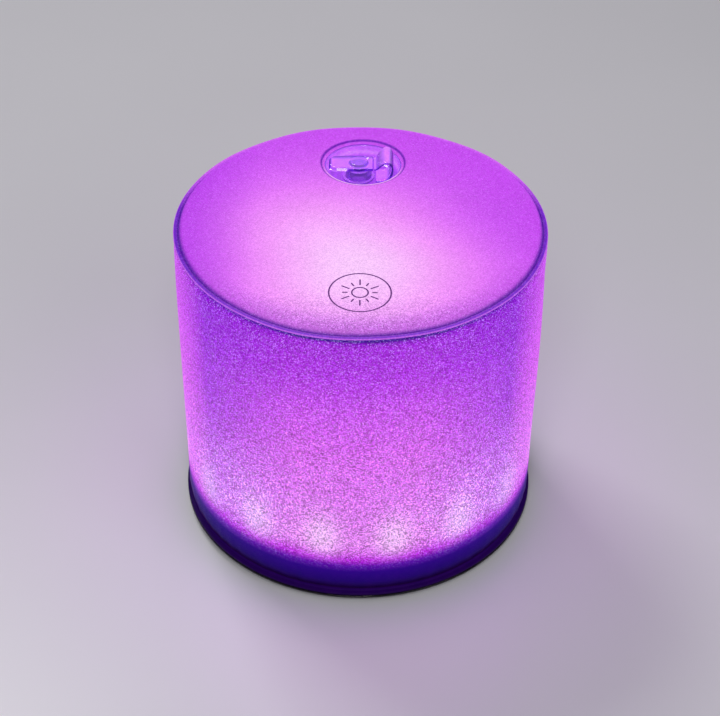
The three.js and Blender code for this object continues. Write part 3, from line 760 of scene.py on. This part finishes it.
def make_cup(material):
    """The recess's wall and floor, with a hole for the stem that stands off its middle."""
    low, high = CUP_LOW[2], CUP_HIGH[2]
    thick = 0.6
    mouth = MOUTH_R - 0.1
    foot = mouth - 0.8
    hole = (STEM_HIGH[0] - STEM_LOW[0]) / 2 - 0.7
    segments = 144
    angle = np.arange(segments) * TAU / segments
    wall = fillet([
        (mouth, high, 0.2),
        (mouth - 0.55, high, 0.2),
        (foot - 0.75, low + thick, 1.5),
        (hole + 1.2, low + thick, 0),
    ], closed=False, steps=8)
    outside = fillet([
        (hole + 1.2, low, 0),
        (foot - 0.1, low, 1.6),
        (mouth, high, 0),
    ], closed=False, steps=8)
    wall, outside = densify(wall, 0.9, False), densify(outside, 0.9, False)

    def circle(radius, z):
        """A ring of points, centred on the stem near it and on the recess further out."""
        share = smoothstep(hole + 1.0, foot - 1.2, radius)
        fold = 0.0 if radius > foot else 0.10 * math.sin((radius - hole) * 2.2)
        x = STEM_X * (1 - share) + radius * np.cos(angle)
        return np.stack([x, radius * np.sin(angle), np.full_like(angle, z + fold)], 1)

    rows = [circle(r, z) for r, z in wall]
    rows += [circle(hole, low + thick), circle(hole, low)]
    rows += [circle(r, z) for r, z in outside[:-1]]
    points = np.concatenate(rows) + [VALVE_X, VALVE_Y, 0]
    return mesh_object("valve_recess", points, ring_faces(len(rows), segments, True), material)


def make_stem(material):
    low, high = STEM_LOW[2], STEM_HIGH[2]
    tube, bore = 4.6, 3.2
    collar = (STEM_HIGH[0] - STEM_LOW[0]) / 2
    collar_low, collar_high = 111.5, 111.5 + 0.7
    outline = fillet([
        (bore, low, 0.3),
        (tube, low, 0.3),
        (tube, collar_low, 0.1),
        (collar, collar_low, 0.25),
        (collar, collar_high, 0.25),
        (tube, collar_high, 0.3),
        (tube, high, 0.35),
        (bore, high, 0.35),
    ])
    return revolve("valve_airway", outline, 96, material, centre=(VALVE_X + STEM_X, VALVE_Y))


def make_plug(material):
    """One moulding: a thick finger tab, a round knob over the plug, and a strap that leads right."""
    low, high = PLUG_LOW[2], PLUG_HIGH[2]
    depth_of_plug = 3.0  # how far the round plug reaches below the tab
    under, over = low + depth_of_plug, high - KNOB_RISE
    left, right = PLUG_LOW[0] - VALVE_X - STEM_X, PLUG_HIGH[0] - VALVE_X - STEM_X
    tab_half, corner, eye, strap_half = (PLUG_HIGH[1] - PLUG_LOW[1]) / 2, 3.0, 4.4, 4.0
    segments = 200
    angle = np.arange(segments) * TAU / segments

    def inside(x, y):
        """How far a point is inside the outline, and negative outside it."""
        tab_x, tab_y = np.abs(x - left / 2) + left / 2 + corner, np.abs(y) - tab_half + corner
        outside = np.hypot(np.maximum(tab_x, 0), np.maximum(tab_y, 0))
        tab = corner - outside - np.minimum(np.maximum(tab_x, tab_y), 0)
        ring = eye - np.hypot(x, y)
        strap = np.minimum(np.minimum(right - x, strap_half - np.abs(y)), x + eye)
        pair = np.maximum(tab, strap)
        blend = 0.7
        mixed = np.clip(0.5 + 0.5 * (ring - pair) / blend, 0, 1)
        return pair * (1 - mixed) + ring * mixed + blend * mixed * (1 - mixed)

    reach = np.zeros(segments)
    for i, a in enumerate(angle):
        r = np.linspace(3.0, 13.0, 2001)
        d = inside(r * math.cos(a), r * math.sin(a))
        reach[i] = r[np.argmax(d < 0)]

    def knob(r):
        groove = 0.22 * np.exp(-(((r - 3.75) / 0.22) ** 2))
        return KNOB_RISE * smoothstep(3.55, 2.75, r) * (1 - 0.35 * smoothstep(1.9, 0.4, r)) - groove

    inner = [0.0, 0.4, 0.9, 1.4, 1.8, 2.2, 2.45, 2.6, 2.75, 2.9, 3.05, 3.2, 3.35, 3.5, 3.65, 3.8]
    outer = [0.1, 0.22, 0.36, 0.48, 0.58, 0.66, 0.72, 0.78, 0.84, 0.89, 0.93, 0.96, 0.98, 0.99, 1.0]

    def row(k, is_top):
        if k < len(inner):
            r = np.full(segments, inner[k])
        else:
            r = inner[-1] + (reach - inner[-1]) * outer[k - len(inner)]
        x, y = r * np.cos(angle), r * np.sin(angle)
        depth = np.maximum(inside(x, y), 0)
        rounded = np.clip(1 - depth / 0.5, 0, 1)
        fall = 0.5 * (1 - np.sqrt(np.maximum(1 - rounded**2, 0)))
        front = smoothstep(-3.2, -4.0, x) * smoothstep(-1.5, -2.6, y)
        slope = 1.15 * np.clip(1 - depth / 1.1, 0, 1) * front
        if is_top:
            bead = 0.16 * np.exp(-(((depth - 0.9) / 0.4) ** 2)) * smoothstep(3.9, 4.8, r)
            z = over + knob(r) + bead - 0.14 * smoothstep(-4.2, -6.5, x) - np.maximum(fall, slope)
        else:
            z = under - depth_of_plug * smoothstep(2.72, 2.38, r) + fall
        return np.stack([x, y, z], 1)

    count = len(inner) + len(outer)
    rows = [row(k, True) for k in range(1, count)] + [row(k, False) for k in reversed(range(1, count))]
    points = np.concatenate(rows)
    faces = ring_faces(len(rows), segments, False)
    tip_top, tip_low = len(points), len(points) + 1
    points = np.vstack([points, row(0, True)[0], row(0, False)[0]])
    last = (len(rows) - 1) * segments
    for j in range(segments):
        k = (j + 1) % segments
        faces.append((tip_top, k, j))
        faces.append((tip_low, last + j, last + k))
    points = points + [VALVE_X + STEM_X, VALVE_Y, 0]
    return mesh_object("valve_plug_and_tab", points, faces, material)


def make_tether(material):
    """The folded strap: a rounded band swept through its standing loop."""
    low = 111.85  # where the strap leaves the stem
    high = PLUG_HIGH[2] - KNOB_RISE - 0.75  # where it joins the plug's tab
    path = np.array([
        (4.6, low), (7.8, low + 0.3), (9.8, low + 2.3), (10.3, high + 0.5), (9.6, high + 3),
        (8.0, high + 3.6), (6.3, high + 2.3), (4.9, high + 0.5), (3.9, high),
    ])
    steps = 60
    ghost = np.vstack([2 * path[0] - path[1], path, 2 * path[-1] - path[-2]])

    def along(t):
        i = min(int(t * (len(path) - 1)), len(path) - 2)
        u = t * (len(path) - 1) - i
        a, b, c, d = ghost[i:i + 4]
        square, cube = 2 * a - 5 * b + 4 * c - d, 3 * b - a - 3 * c + d
        return 0.5 * (2 * b + (c - a) * u + square * u**2 + cube * u**3)

    centres = np.array([along(t) for t in np.linspace(0, 1, steps)])
    tangents = np.gradient(centres, axis=0)
    tangents /= np.linalg.norm(tangents, axis=1)[:, None]
    normals = np.stack([-tangents[:, 1], tangents[:, 0]], 1)
    half_width, half_thick, sides = 4.0, 0.45, 40
    section = []
    for k in range(sides):
        a = k * TAU / sides
        c, s = math.cos(a), math.sin(a)
        section.append((math.copysign(abs(c) ** 0.28, c), math.copysign(abs(s) ** 0.6, s)))
    rows = []
    for i, (centre, normal) in enumerate(zip(centres, normals)):
        t = i / (steps - 1)
        width = half_width * (1 + 0.34 * smoothstep(0.15, 0.5, t) * smoothstep(1.0, 0.68, t))
        row = []
        for across, thick in section:
            ridge = 1 + 0.18 * (abs(across) > 0.8) * (1 if thick > 0 else 0)
            offset = normal * thick * half_thick * ridge
            row.append((centre[0] + offset[0], -across * width, centre[1] + offset[1]))
        rows.append(np.array(row))
    points = np.concatenate(rows) + [VALVE_X, VALVE_Y, 0]
    faces = ring_faces(steps, sides, False)
    faces.append(tuple(range(sides))[::-1])
    faces.append(tuple((steps - 1) * sides + k for k in range(sides)))
    return mesh_object("valve_strap_fold", points, faces, material), centres


def outward(obj):
    """Makes every face of a closed mesh look outward."""
    work = bmesh.new()
    work.from_mesh(obj.data)
    bmesh.ops.recalc_face_normals(work, faces=work.faces)
    work.to_mesh(obj.data)
    work.free()


# ---- the finished pieces ----
vinyl = clear_vinyl("valve_vinyl", 0.0, 0.95, 0.3)
plug_vinyl = clear_vinyl("plug_vinyl", 0.0, 0.95, 0.36, (PLUG_LOW[0] + 0.4, PLUG_HIGH[1] - 0.4))
recess_vinyl = clear_vinyl("recess_vinyl", 0.8, 0.0, 0.18)
airway_vinyl = clear_vinyl("airway_vinyl", 0.3, 0.75)
wall = make_wall(wall_film())
top = make_top(top_film_material())
base = make_base(base_film())
mark = make_mark(ink())
ring = make_ring(vinyl)
cup = make_cup(recess_vinyl)
stem = make_stem(airway_vinyl)
plug = make_plug(plug_vinyl)
tether, fold = make_tether(vinyl)
for obj in (wall, top, base, mark, ring, cup, stem, plug, tether):
    outward(obj)

for obj, body, slot, cad_node in (
    (wall, "hub", "frosted_film", "side_wall"),
    (top, "top", "frosted_film", "top_film"),
    (base, "hub", "base_film", "bottom_film"),
    (ring, "top", "clear_vinyl", "valve_ring"),
    (cup, "top", "clear_vinyl", "valve_cup"),
    (stem, "valve_stem", "clear_vinyl", "valve_stem"),
    (plug, "valve_plug", "clear_vinyl", "valve_plug"),
):
    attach(obj, body)
    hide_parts(cad_node)
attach(mark, "top")
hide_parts("valve_tether")
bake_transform(tether)

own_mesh(wall)
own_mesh(cup)

# ---- finishes of the CAD pieces ----
finishes = {
    "tray": moulded("tray_plastic", (0.006, 0.005, 0.009), (0.012, 0.010, 0.017), 0.48, 2.4, 0.05),
    "clear": moulded("clear_plastic", (0.86, 0.78, 0.95), (0.93, 0.88, 0.99), 0.1, 0.8, 0.02,
                      transmission=0.95),
    "white": moulded("white_plastic", (0.80, 0.79, 0.83), (0.88, 0.87, 0.90), 0.36, 3.0, 0.02),
    "seal": moulded("seal_rubber", (0.010, 0.010, 0.011), (0.020, 0.020, 0.021), 0.7, 4.0, 0.03),
    "button": moulded("button_rubber", (0.20, 0.19, 0.22), (0.25, 0.24, 0.27), 0.6, 4.0, 0.04),
    "chip": moulded("chip_epoxy", (0.010, 0.010, 0.011), (0.018, 0.018, 0.019), 0.5, 6.0, 0.02),
    "connector": moulded("connector_nylon", (0.72, 0.68, 0.58), (0.80, 0.76, 0.67), 0.42, 3.0, 0.02),
    "foil": moulded("battery_foil", (0.52, 0.53, 0.55), (0.62, 0.63, 0.64), 0.3, 0.6, 0.06, metallic=0.85),
    "foam": moulded("closed_foam", (0.018, 0.018, 0.02), (0.032, 0.032, 0.034), 0.85, 3.0, 0.12),
    "red": moulded("red_insulation", (0.42, 0.012, 0.012), (0.52, 0.020, 0.018), 0.42, 2.0, 0.02),
    "black": moulded("black_insulation", (0.008, 0.008, 0.008), (0.014, 0.014, 0.014), 0.42, 2.0, 0.02),
    "laminate": moulded("solar_laminate", (0.74, 0.78, 0.88), (0.82, 0.86, 0.94), 0.09, 0.5, 0.02,
                         transmission=0.96),
    "steel": screw_steel(),
    "board": solder_mask(),
    "cells": silicon(),
    "led": led_package(),
    "vinyl": vinyl,
}
kinds = {
    "hub_tray": "tray", "hub_cover": "clear", "charge_pipe": "clear", "reflector": "white",
    "seal_ring": "seal", "power_button": "button", "check_button": "button", "power_switch": "chip",
    "check_switch": "chip", "controller": "chip", "battery_connector": "connector",
    "battery_cell": "foil", "battery_pad": "foam", "battery_lead_red": "red", "solar_lead_red": "red",
    "battery_lead_black": "black", "solar_lead_black": "black", "solar_laminate": "laminate",
    "hub_screw": "steel", "main_board": "board", "solar_board": "board", "solar_cell": "cells",
    "led_": "led", "check_flap": "vinyl",
}
for name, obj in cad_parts.items():
    kind = next((finishes[k] for start_of, k in kinds.items() if name.startswith(start_of)), None)
    if kind:
        obj.data.materials.clear()
        obj.data.materials.append(kind)

# ---- stage, light and camera ----
FLOOR_R, FLOOR_Z = 2600.0, -0.3
floor_mat, floor_tree, floor_shader = new_material("floor")
floor_place = position(floor_tree)[0]
feed(floor_tree, floor_shader.inputs["Base Color"],
     mottled(floor_tree, floor_place, 0.004, (0.84, 0.83, 0.86), (0.88, 0.87, 0.90)))
floor_shader.inputs["Roughness"].default_value = 0.32
floor_corners = [(x * FLOOR_R, y * FLOOR_R, FLOOR_Z) for x, y in ((-1, -1), (1, -1), (1, 1), (-1, 1))]
floor = mesh_object("floor", floor_corners, [(0, 1, 2, 3)], floor_mat)

scene = bpy.context.scene
world = bpy.data.worlds.new("studio")
world.use_nodes = True
world.node_tree.nodes["Background"].inputs["Color"].default_value = (0.86, 0.84, 0.92, 1)
world.node_tree.nodes["Background"].inputs["Strength"].default_value = 0.22
scene.world = world
scene.view_settings.view_transform = "Standard"


def soft_light(name, place, size, power):
    """An area light that faces the middle of the drum. place is in mm."""
    data = bpy.data.lights.new(name, "AREA")
    data.size, data.energy = size * MM, power
    lamp = bpy.data.objects.new(name, data)
    lamp.location = Vector(place) * MM
    aim = Vector((0, 0, 60)) * MM - lamp.location
    lamp.rotation_euler = aim.to_track_quat("-Z", "Y").to_euler()
    scene.collection.objects.link(lamp)


# name, place, side and power
soft_light("key", (-500, 700, 1200), 420, 5)
soft_light("fill", (900, -900, 900), 900, 2.5)
soft_light("front", (-40, -800, 900), 380, 3.2)

CAMERA_TILT, CAMERA_ROLL = math.radians(38.57), math.radians(-0.56)
AIM, DISTANCE = Vector((0.21, 0, 57.85)), 636.5
LENS, SENSOR = 89.6, 36
forward = Vector((0, math.cos(CAMERA_TILT), -math.sin(CAMERA_TILT)))
right, up = Vector((1, 0, 0)), Vector((0, math.sin(CAMERA_TILT), math.cos(CAMERA_TILT)))
rolled_right = right * math.cos(CAMERA_ROLL) - up * math.sin(CAMERA_ROLL)
rolled_up = right * math.sin(CAMERA_ROLL) + up * math.cos(CAMERA_ROLL)
camera_data = bpy.data.cameras.new("camera")
camera_data.lens, camera_data.sensor_width = LENS, SENSOR
camera = bpy.data.objects.new("camera", camera_data)
axes = Matrix((rolled_right, rolled_up, -forward)).transposed()
camera.matrix_world = Matrix.Translation((AIM - forward * DISTANCE) * MM) @ axes.to_4x4()
scene.collection.objects.link(camera)
scene.camera = camera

Requirements — Using the data above, extract exactly the lines from the one that holds "hide_parts(cad_node)" to the one that holds "own_mesh(cup)", both ends included, and no others.

Exercise result —
    hide_parts(cad_node)
attach(mark, "top")
hide_parts("valve_tether")
bake_transform(tether)

own_mesh(wall)
own_mesh(cup)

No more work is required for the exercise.